Close-up of the rear "thrusters". Some of you office folk may recognize this as a simple file folder.








Finally, front and rear ribs are in place.








It's starting to take shape. Remember this is only the back half the craft, as the "front" will appear to have crashed into my yard...
Next step will be 2 middle ribs. Then onto the "skin" of the craft, cutting out a alien exit ramp, and the installation of the 2 main "thrusters". These will consist of 12" sonotubes.(because 14" wasn't available)

Stay tuned.


----------



## pyrosaxplayer (Sep 12, 2012)

Awesome job!


----------



## CreepyCreations (Oct 16, 2011)

Damn, this is starting to get good... almost like watching your favorite TV series, you can't wait for the next episode. Great work so far! And *THANK YOU* for documenting your build. I'm trying to remember to do that myself.


----------



## Jeeromonster (Aug 30, 2012)

Looking great man!! keep em coming!


----------



## chef (Jun 7, 2010)

Significant progress was made this weekend. We were able to mount the engines, all the ribs, and the skin of the craft. Also to the amusement of our neighbors, we did a little test fit out in the front yard. I don't live on a busy street, but still had a few cars slow down with a "what the?" look.

All of our support ribs are now in place.








The mounting of the engines, which a single 12" sonotube worked perfectly. This was our last chance to work on the bottom of the craft with any ease. We also cut out the landing gangplank for our alien.








Flipped back over and secured all the ribs.








At this point I wanted to do a test run of the engines, to insure all our hose and wire routing was in place. It's brief, but enjoy! 





This is a close-up of the 1/8 MDF "skin" being applied. 








The MDF was attached 3/4 of the way. We needed to to a test fit on the angle before the final layer was cut.








This was exciting! Seeing the craft in the front yard was really inspirational. It also answered a lot of questions about the crash angle.
















Final MDF skin, paint, effects, and a 
I hope your enjoying the photos, they always answer so many questions for us "do-it-our-selfer's".


----------



## HallowSusieBoo (Aug 11, 2009)

*This looks so fantastic!! Totally impressed that you built this thing! Wow --- just wow!!

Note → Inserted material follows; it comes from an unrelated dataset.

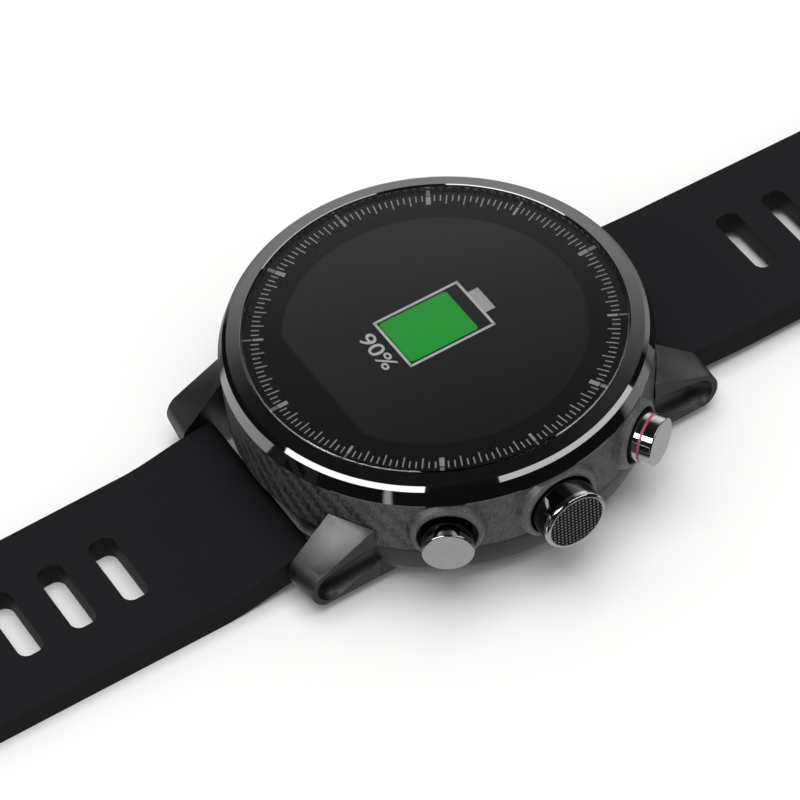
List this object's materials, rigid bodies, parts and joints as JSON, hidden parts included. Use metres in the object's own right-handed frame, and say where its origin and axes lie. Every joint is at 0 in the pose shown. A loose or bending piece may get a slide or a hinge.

We did an alien flying saucer crash a few years ago (pics in my albums) but we skipped the whole "build it yourself" aspect and re-purposed two old satellite dishes obtained from a Craig's List poster. All from scratch is "da bomb!" as we oldsters say. Don't think we could have mastered this one - CAD drawings and all!! Sheesh -- way to make us drool! Nice work all around Chef!*


----------



## cyberhaunt (Oct 23, 2006)

This is looking great! I look forward to seeing the final pics.


----------



## chef (Jun 7, 2010)

I was able to run all the final ducting for the lights and fog machine. I'm using 2 orange CFL in outdoor light fixtures. The fog machine is your basic 400w "el cheapo" model through 1" PVC pipe, schedule 40, about 10ft of pipe total. 1 "T" fitting, 2 "90 degree" fittings, and 1 "45 degree" fitting. I used about 10 zip-ties to hold it all together. If I need to,I can easily cut and remove all the innards. 

Here's the photos:
















On to the paint/detail shop....


----------



## chef (Jun 7, 2010)

Final MDF layer installed.









First layer of silver and black paint.








Here's a short walk around video of it...


----------



## chef (Jun 7, 2010)

Got the craft out into the front yard for our first look.

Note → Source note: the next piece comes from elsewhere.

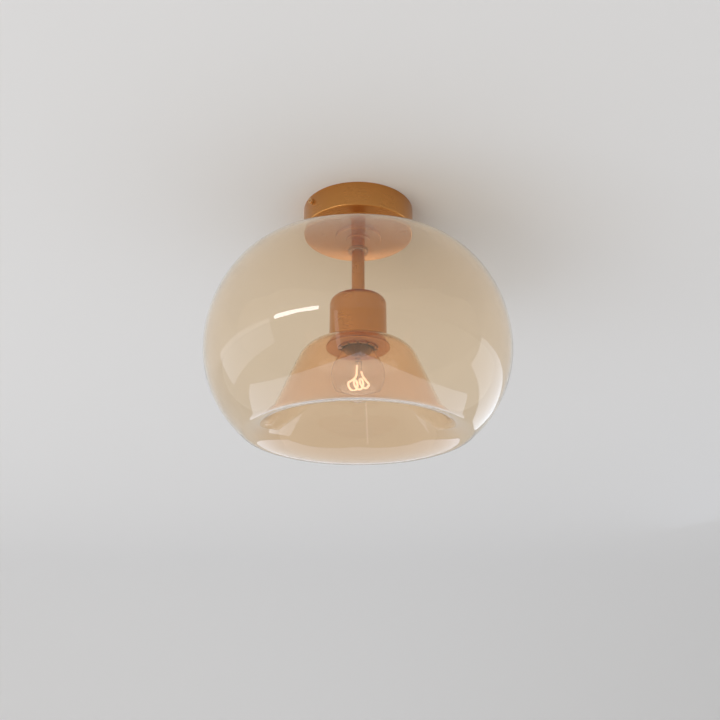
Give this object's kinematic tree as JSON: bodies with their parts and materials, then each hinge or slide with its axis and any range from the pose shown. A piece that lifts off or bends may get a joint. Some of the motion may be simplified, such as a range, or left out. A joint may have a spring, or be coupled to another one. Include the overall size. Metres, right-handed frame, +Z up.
{
  "type": "glass ceiling light",
  "caption": "Ceiling light with a round brass canopy, a short stem, a lampholder cup and a double-walled amber glass whose bowl turns up inside as a bell around a round bulb.",
  "frame": {"origin": "centre of the canopy in the plane of the ceiling that the light is screwed to", "axes": "+Z up into the ceiling, so that the light hangs below its origin; +X to the right and +Y away from the viewer of the picture"},
  "size_m": [0.318, 0.318, 0.2587],
  "materials": {
    "satin_brass": "turned and satin-brushed, clear lacquer",
    "screw_brass": "polished",
    "contact_brass": "bare, bright",
    "zinc_steel": "zinc plated",
    "tinned_metal": "tinned, dull",
    "cap_nickel": "nickel plated, satin",
    "amber_glass": "mouth-blown, tinted in the mass, glossy",
    "bulb_glass": "clear, glossy",
    "insulator_glass": "black, fused, glossy",
    "glowing_filament": "silicone-coated flexible light strip, glowing warm white",
    "clear_silicone": "translucent, matt",
    "terminal_plastic": "moulded, natural white",
    "holder_plastic": "moulded, metallised in brass colour",
    "ceramic": "steatite, unglazed",
    "live_insulation": "silicone insulation, brown",
    "neutral_insulation": "silicone insulation, blue",
    "earth_insulation": "silicone insulation, green and yellow"
  },
  "bodies": {
    "fixture": {"ceiling_bracket": "zinc_steel", "terminal_block": "terminal_plastic", "terminal_sleeves": "contact_brass", "terminal_screws": "zinc_steel", "terminal_fixing_screw": "zinc_steel", "earth_screw": "contact_brass", "earth_tags": "tinned_metal", "earth_wire": "earth_insulation", "canopy": "satin_brass", "canopy_nipple": "zinc_steel", "canopy_nut": "zinc_steel", "tooth_washer": "zinc_steel", "stem_flange": "satin_brass", "flange_nut": "satin_brass", "stem_tube": "satin_brass", "glass_grommet": "clear_silicone", "glass_bowl": "amber_glass", "glass_bell": "amber_glass", "cup_nipple": "zinc_steel", "cup": "satin_brass", "cup_nut": "zinc_steel", "lampholder_cap": "holder_plastic", "lampholder_body": "holder_plastic", "contact_carrier": "ceramic", "thread_shell": "contact_brass", "centre_contact": "contact_brass", "holder_terminals": "contact_brass", "holder_terminal_screws": "zinc_steel", "live_wire": "live_insulation", "neutral_wire": "neutral_insulation", "shade_ring": "satin_brass", "neck_gasket": "clear_silicone"},
    "bulb_base": {"bulb_contact": "tinned_metal", "bulb_insulator": "insulator_glass"},
    "bulb": {"bulb_envelope": "bulb_glass", "bulb_cap": "cap_nickel", "bulb_mount": "bulb_glass", "filament": "glowing_filament", "filament_leads": "tinned_metal"},
    "left_washer": {"canopy_washer_left": "screw_brass"},
    "left_screw": {"canopy_screw_left": "screw_brass"},
    "right_washer": {"canopy_washer_right": "screw_brass"},
    "right_screw": {"canopy_screw_right": "screw_brass"}
  },
  "joints": [
    {"name": "bulb_travel", "type": "slide", "parent": "fixture", "child": "bulb_base", "axis": [0, 0, -1], "range_m": [0, 0.0182]},
    {"name": "bulb_turn", "type": "hinge", "parent": "bulb_base", "child": "bulb", "pos_m": [0, 0, -0.15], "axis": [0, 0, -1], "range_deg": [0, 1800]},
    {"name": "left_screw_travel", "type": "slide", "parent": "fixture", "child": "left_washer", "axis": [-0.8141, -0.5807, 0], "range_m": [0, 0.00495]},
    {"name": "left_screw_turn", "type": "hinge", "parent": "left_washer", "child": "left_screw", "pos_m": [-0.04885, -0.03484, -0.0085], "axis": [-0.8141, -0.5807, 0], "range_deg": [0, 2520]},
    {"name": "right_screw_travel", "type": "slide", "parent": "fixture", "child": "right_washer", "axis": [0.8141, 0.5807, 0], "range_m": [0, 0.00495]},
    {"name": "right_screw_turn", "type": "hinge", "parent": "right_washer", "child": "right_screw", "pos_m": [0.04885, 0.03484, -0.0085], "axis": [0.8141, 0.5807, 0], "range_deg": [0, 2520]}
  ],
  "couplings": [
    {"joint": "bulb_travel", "follows": "bulb_turn", "m_per_rad": 0.00057757},
    {"joint": "left_screw_travel", "follows": "left_screw_turn", "m_per_rad": 0.00011141},
    {"joint": "right_screw_travel", "follows": "right_screw_turn", "m_per_rad": 0.00011141}
  ]
}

Here's a cool shot with the fog machine firing. It looked great at night. The darkness helped to hide some of it's imperfections. I think the kids will go crazy.









I shot a quick video of the engines in action. 





Next I'd like to work on a small sound track of engine noise to sync with the fog machine and I'd like to make some type of crater impression around the edges without actually destroying my lawn....


----------



## FS3 (Jun 19, 2012)

VERY Cool!! 
To bad you couldn't fins one of those 8 ft satellite dishes from the 70's It could have saved you a bunch of work.


----------



## chef (Jun 7, 2010)

The final picture from last year's Area 51 UFO build.


----------